Sufficient unto the Day
As persons wholly dependent for salvation on the work of Christ, we have to think and speak dialectically, being addressed by Paul, “what do you have that you did not receive? And if you received it, why do you boast as if it were not a gift? (1 Cor 4:7). But once our dependence is thought through and made clear, we should not shy away from pondering the richness of the gift, where another thought-form can well be introduced, that of participation.

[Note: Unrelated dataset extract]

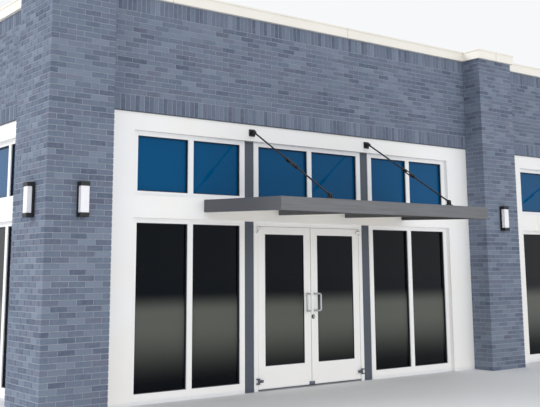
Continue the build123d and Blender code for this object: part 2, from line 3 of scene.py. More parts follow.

I am reminded of the remark of an astute Thomist of the Reformation era, when he responded to the Protestant denial of the meritorious and satisfactory value of human graced good works. The opponents felt constrained to make this denial, lest they call in question the full and perfect sufficiency of the merit and satisfaction of Christ’s death for us and for our salvation. The affirmation of Christ had to be guarded by a denial of a creaturely role. But the Thomist, Tommaso de Vio, Cardinal Cajetan, answered that ascribing meritorious value to the works of the justified does not come from holding an insufficiency on the side of Christ, but it is done instead precisely because of the singular richness of Christ’s merit (propter affluentiam). For Christ gives his members a share in his merit, albeit in their order of dependent causes and in their partial and imperfect degree. The key is not to think that a Yes to Christ means simply and solely a No to his members, dialectically, but to admit as well that Christ’s influence extends to give others a mode of participation, on their level, in what he is and does.
Thus, Mary’s intercession on behalf of the world is dependent on the unique and all-perfect mediation of her Son. It does not serve to supplement Christ’s intercession, as if that needed completion. It is rather a manifestation of, or even a testimonial to, the supreme role of Christ that he incorporates others, preeminently his mother, into his ongoing intercession for the graces of his Spirit for us and for our salvation.
— Jared Wicks, S.J., A Commentary on Mary: Grace and Hope in Christ of the Anglican-Roman Catholic International Commission - 2005
Worms have eaten them, but not for love. How many have died, how many have killed, how many have suffered, how many have persecuted, because a few misread Paul? Why did Catholics and Protestants in the 16th century agree that such terms as “sufficiency” and “insufficiency”, “mediator” and “intercessor”, were fighting words? Why were grace and works a riddle? Why did it take 500 years for Catholics and Anglicans, Catholics and Lutherans, to reach common understandings that the wars of religion were “just” misunderstandings?
Do not boast, because it is a gift. Is the Giver then forbidden to say, “Well done, good and faithful servants”?
But some do boast: “ Lord, Lord, we kill in thy name.”